[SHORT EXERCISE]
Reproduce the listing below verbatim.

[DATA PROVIDED]
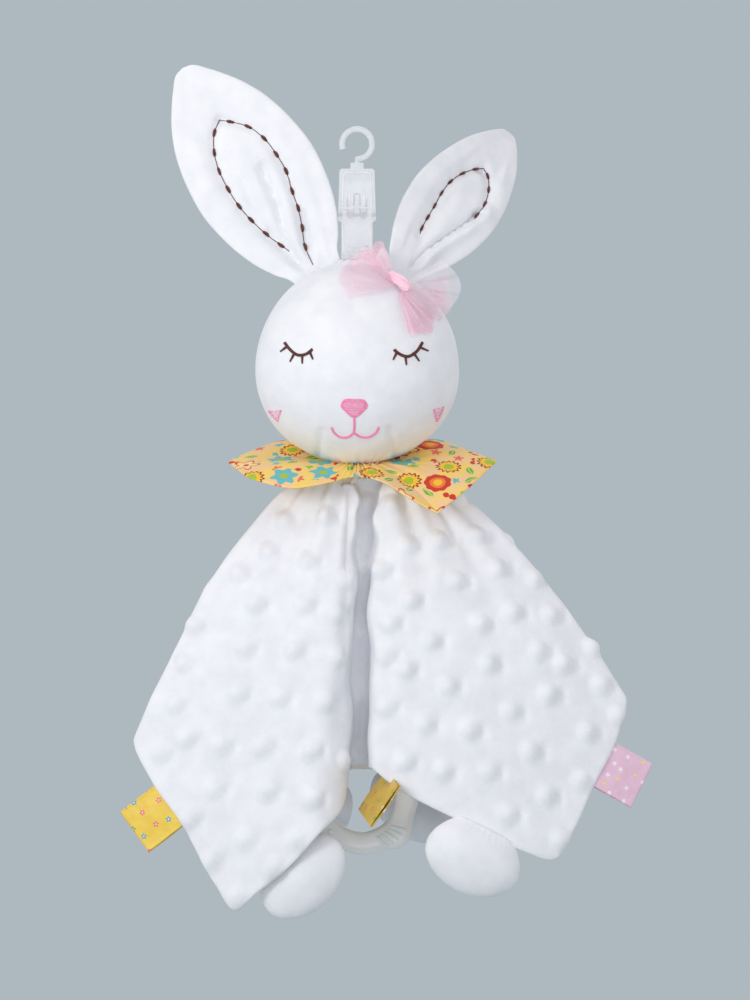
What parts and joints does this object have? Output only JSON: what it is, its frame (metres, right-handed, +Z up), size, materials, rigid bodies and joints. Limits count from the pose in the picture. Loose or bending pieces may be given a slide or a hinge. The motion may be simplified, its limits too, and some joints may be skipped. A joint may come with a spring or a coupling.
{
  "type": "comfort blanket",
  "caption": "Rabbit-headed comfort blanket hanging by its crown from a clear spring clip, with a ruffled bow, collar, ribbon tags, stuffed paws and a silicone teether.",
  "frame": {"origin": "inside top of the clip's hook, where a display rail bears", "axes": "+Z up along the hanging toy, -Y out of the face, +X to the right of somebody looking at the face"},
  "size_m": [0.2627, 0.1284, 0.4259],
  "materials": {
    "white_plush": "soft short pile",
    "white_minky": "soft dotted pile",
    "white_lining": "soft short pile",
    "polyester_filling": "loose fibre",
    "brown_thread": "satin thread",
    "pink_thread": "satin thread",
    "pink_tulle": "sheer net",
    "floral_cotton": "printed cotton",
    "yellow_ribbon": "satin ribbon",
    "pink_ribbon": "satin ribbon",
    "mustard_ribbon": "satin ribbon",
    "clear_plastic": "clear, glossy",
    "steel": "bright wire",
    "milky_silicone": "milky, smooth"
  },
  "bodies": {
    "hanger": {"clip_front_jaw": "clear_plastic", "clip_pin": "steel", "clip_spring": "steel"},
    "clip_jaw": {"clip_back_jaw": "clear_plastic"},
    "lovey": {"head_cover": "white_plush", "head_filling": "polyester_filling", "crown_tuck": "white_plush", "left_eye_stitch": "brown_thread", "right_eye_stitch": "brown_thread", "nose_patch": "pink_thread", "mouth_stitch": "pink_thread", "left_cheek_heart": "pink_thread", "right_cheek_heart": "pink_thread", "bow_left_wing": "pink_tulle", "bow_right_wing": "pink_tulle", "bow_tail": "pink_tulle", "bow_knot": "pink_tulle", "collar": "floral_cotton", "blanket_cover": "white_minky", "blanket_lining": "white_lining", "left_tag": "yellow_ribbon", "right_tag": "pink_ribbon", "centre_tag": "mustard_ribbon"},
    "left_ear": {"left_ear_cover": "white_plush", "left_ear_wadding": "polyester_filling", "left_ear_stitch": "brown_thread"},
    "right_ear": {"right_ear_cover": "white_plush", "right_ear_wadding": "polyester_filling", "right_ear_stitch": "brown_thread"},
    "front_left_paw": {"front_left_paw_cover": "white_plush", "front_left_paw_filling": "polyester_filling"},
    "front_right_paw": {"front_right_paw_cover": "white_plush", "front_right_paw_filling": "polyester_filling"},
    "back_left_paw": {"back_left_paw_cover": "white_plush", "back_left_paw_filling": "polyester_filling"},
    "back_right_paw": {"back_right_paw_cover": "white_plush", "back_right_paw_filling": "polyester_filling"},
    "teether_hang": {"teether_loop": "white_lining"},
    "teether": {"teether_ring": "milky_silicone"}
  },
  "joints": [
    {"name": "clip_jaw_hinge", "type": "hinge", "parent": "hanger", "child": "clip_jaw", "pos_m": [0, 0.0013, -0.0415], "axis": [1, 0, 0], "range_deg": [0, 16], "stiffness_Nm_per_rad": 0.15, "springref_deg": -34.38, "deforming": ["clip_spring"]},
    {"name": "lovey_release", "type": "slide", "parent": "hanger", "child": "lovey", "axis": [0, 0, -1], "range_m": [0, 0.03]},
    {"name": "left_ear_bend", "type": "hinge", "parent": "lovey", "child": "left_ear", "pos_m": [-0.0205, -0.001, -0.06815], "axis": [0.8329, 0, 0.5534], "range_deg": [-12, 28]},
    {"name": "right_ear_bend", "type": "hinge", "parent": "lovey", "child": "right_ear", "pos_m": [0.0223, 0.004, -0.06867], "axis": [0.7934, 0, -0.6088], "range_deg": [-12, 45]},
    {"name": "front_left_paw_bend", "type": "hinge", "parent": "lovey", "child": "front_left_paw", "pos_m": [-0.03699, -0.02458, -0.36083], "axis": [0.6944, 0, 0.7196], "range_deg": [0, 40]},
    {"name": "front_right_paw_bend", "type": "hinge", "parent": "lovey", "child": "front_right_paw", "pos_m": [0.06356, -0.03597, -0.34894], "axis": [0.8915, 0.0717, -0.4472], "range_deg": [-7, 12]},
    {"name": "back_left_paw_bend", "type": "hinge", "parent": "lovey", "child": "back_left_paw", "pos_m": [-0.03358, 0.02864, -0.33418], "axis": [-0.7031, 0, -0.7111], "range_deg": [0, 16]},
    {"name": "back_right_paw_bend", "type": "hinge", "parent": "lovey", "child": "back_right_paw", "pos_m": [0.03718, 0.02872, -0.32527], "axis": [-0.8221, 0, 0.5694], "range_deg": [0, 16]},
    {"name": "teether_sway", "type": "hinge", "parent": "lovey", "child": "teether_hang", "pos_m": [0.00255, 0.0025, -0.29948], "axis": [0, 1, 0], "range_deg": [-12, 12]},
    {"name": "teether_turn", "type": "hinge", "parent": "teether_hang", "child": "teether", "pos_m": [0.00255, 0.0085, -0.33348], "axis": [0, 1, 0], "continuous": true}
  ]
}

[EXPECTED OUTPUT]
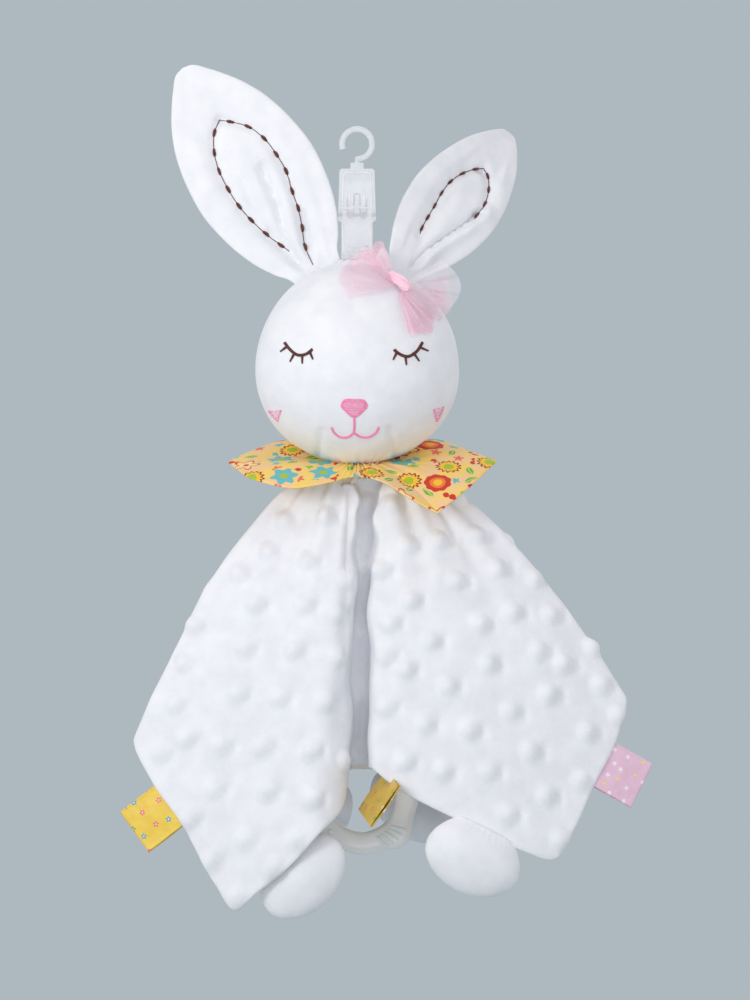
What parts and joints does this object have? Output only JSON: what it is, its frame (metres, right-handed, +Z up), size, materials, rigid bodies and joints. Limits count from the pose in the picture. Loose or bending pieces may be given a slide or a hinge. The motion may be simplified, its limits too, and some joints may be skipped. A joint may come with a spring or a coupling.
{
  "type": "comfort blanket",
  "caption": "Rabbit-headed comfort blanket hanging by its crown from a clear spring clip, with a ruffled bow, collar, ribbon tags, stuffed paws and a silicone teether.",
  "frame": {"origin": "inside top of the clip's hook, where a display rail bears", "axes": "+Z up along the hanging toy, -Y out of the face, +X to the right of somebody looking at the face"},
  "size_m": [0.2627, 0.1284, 0.4259],
  "materials": {
    "white_plush": "soft short pile",
    "white_minky": "soft dotted pile",
    "white_lining": "soft short pile",
    "polyester_filling": "loose fibre",
    "brown_thread": "satin thread",
    "pink_thread": "satin thread",
    "pink_tulle": "sheer net",
    "floral_cotton": "printed cotton",
    "yellow_ribbon": "satin ribbon",
    "pink_ribbon": "satin ribbon",
    "mustard_ribbon": "satin ribbon",
    "clear_plastic": "clear, glossy",
    "steel": "bright wire",
    "milky_silicone": "milky, smooth"
  },
  "bodies": {
    "hanger": {"clip_front_jaw": "clear_plastic", "clip_pin": "steel", "clip_spring": "steel"},
    "clip_jaw": {"clip_back_jaw": "clear_plastic"},
    "lovey": {"head_cover": "white_plush", "head_filling": "polyester_filling", "crown_tuck": "white_plush", "left_eye_stitch": "brown_thread", "right_eye_stitch": "brown_thread", "nose_patch": "pink_thread", "mouth_stitch": "pink_thread", "left_cheek_heart": "pink_thread", "right_cheek_heart": "pink_thread", "bow_left_wing": "pink_tulle", "bow_right_wing": "pink_tulle", "bow_tail": "pink_tulle", "bow_knot": "pink_tulle", "collar": "floral_cotton", "blanket_cover": "white_minky", "blanket_lining": "white_lining", "left_tag": "yellow_ribbon", "right_tag": "pink_ribbon", "centre_tag": "mustard_ribbon"},
    "left_ear": {"left_ear_cover": "white_plush", "left_ear_wadding": "polyester_filling", "left_ear_stitch": "brown_thread"},
    "right_ear": {"right_ear_cover": "white_plush", "right_ear_wadding": "polyester_filling", "right_ear_stitch": "brown_thread"},
    "front_left_paw": {"front_left_paw_cover": "white_plush", "front_left_paw_filling": "polyester_filling"},
    "front_right_paw": {"front_right_paw_cover": "white_plush", "front_right_paw_filling": "polyester_filling"},
    "back_left_paw": {"back_left_paw_cover": "white_plush", "back_left_paw_filling": "polyester_filling"},
    "back_right_paw": {"back_right_paw_cover": "white_plush", "back_right_paw_filling": "polyester_filling"},
    "teether_hang": {"teether_loop": "white_lining"},
    "teether": {"teether_ring": "milky_silicone"}
  },
  "joints": [
    {"name": "clip_jaw_hinge", "type": "hinge", "parent": "hanger", "child": "clip_jaw", "pos_m": [0, 0.0013, -0.0415], "axis": [1, 0, 0], "range_deg": [0, 16], "stiffness_Nm_per_rad": 0.15, "springref_deg": -34.38, "deforming": ["clip_spring"]},
    {"name": "lovey_release", "type": "slide", "parent": "hanger", "child": "lovey", "axis": [0, 0, -1], "range_m": [0, 0.03]},
    {"name": "left_ear_bend", "type": "hinge", "parent": "lovey", "child": "left_ear", "pos_m": [-0.0205, -0.001, -0.06815], "axis": [0.8329, 0, 0.5534], "range_deg": [-12, 28]},
    {"name": "right_ear_bend", "type": "hinge", "parent": "lovey", "child": "right_ear", "pos_m": [0.0223, 0.004, -0.06867], "axis": [0.7934, 0, -0.6088], "range_deg": [-12, 45]},
    {"name": "front_left_paw_bend", "type": "hinge", "parent": "lovey", "child": "front_left_paw", "pos_m": [-0.03699, -0.02458, -0.36083], "axis": [0.6944, 0, 0.7196], "range_deg": [0, 40]},
    {"name": "front_right_paw_bend", "type": "hinge", "parent": "lovey", "child": "front_right_paw", "pos_m": [0.06356, -0.03597, -0.34894], "axis": [0.8915, 0.0717, -0.4472], "range_deg": [-7, 12]},
    {"name": "back_left_paw_bend", "type": "hinge", "parent": "lovey", "child": "back_left_paw", "pos_m": [-0.03358, 0.02864, -0.33418], "axis": [-0.7031, 0, -0.7111], "range_deg": [0, 16]},
    {"name": "back_right_paw_bend", "type": "hinge", "parent": "lovey", "child": "back_right_paw", "pos_m": [0.03718, 0.02872, -0.32527], "axis": [-0.8221, 0, 0.5694], "range_deg": [0, 16]},
    {"name": "teether_sway", "type": "hinge", "parent": "lovey", "child": "teether_hang", "pos_m": [0.00255, 0.0025, -0.29948], "axis": [0, 1, 0], "range_deg": [-12, 12]},
    {"name": "teether_turn", "type": "hinge", "parent": "teether_hang", "child": "teether", "pos_m": [0.00255, 0.0085, -0.33348], "axis": [0, 1, 0], "continuous": true}
  ]
}